During the WWII, EO 9066 was upheld by the Supreme Court. The validity of the order set a precedent for the treatment of Japanese Americans during the WWII.  It would set the path for the inclusion of Japanese Americans into the Armed Forces but also for “loyalty tests.” The tests would result in the change of draft status for Japanese Americans from 4-C “Alien” to 1-A “Available for Service.” This change would help fill the ranks of the 442nd Regiment. It stands as the most decorated unit in American history. While back home many paid the price for protesting all of this. In this way, both protesters and service members were protecting and fighting for our rights.

After the war, the longer battle of determining freedoms was continually addressed. President Truman signed a bill in 1948 allowing for Japanese Americans to file claims for damages because of EO 9066. Much later in 1988, President Reagan signed the Civil Liberties Act of 1987 providing a redress for survivors, and an official apology to all Japanese Americans for “racial prejudice, wartime hysteria, and lack of political leadership.” In 1990, President Bush would present the first check and formal apology as well.

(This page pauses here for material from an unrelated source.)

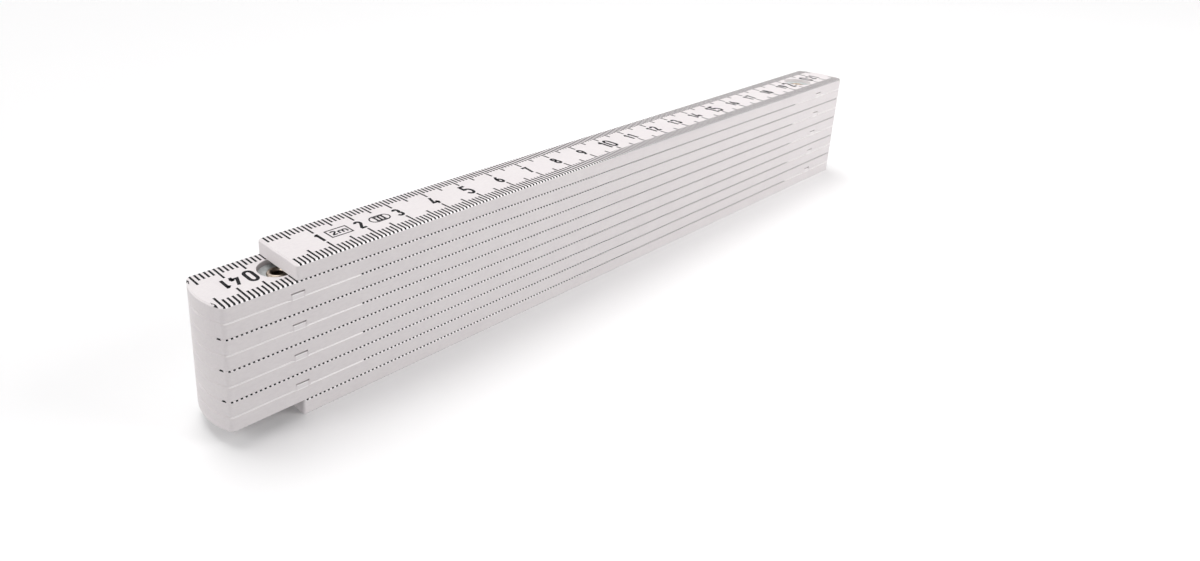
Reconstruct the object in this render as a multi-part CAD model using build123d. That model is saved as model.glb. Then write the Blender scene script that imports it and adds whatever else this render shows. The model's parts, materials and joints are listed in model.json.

To some degree, Frank Emi must have felt vindicated prior to his death in 2010. He would survive the internment, as most did. He was pardoned and given an apology. Sen. Daniel Inouye, a member of the 442nd and Medal of Honor recipient stated in the 2000 JACL apology: “Some young men answered the call to military service, and they did so with honor and with great courage. Some young men chose to make their point by resisting the government’s order to report for the draft. They too were honorable and courageous.” His civil disobedience and exercise of First Amendment rights had finally fallen on the right side of history.

1Editorials in the Heart Mountain Sentinel were anonymous. The name has been fabricated for the purposes of the trial.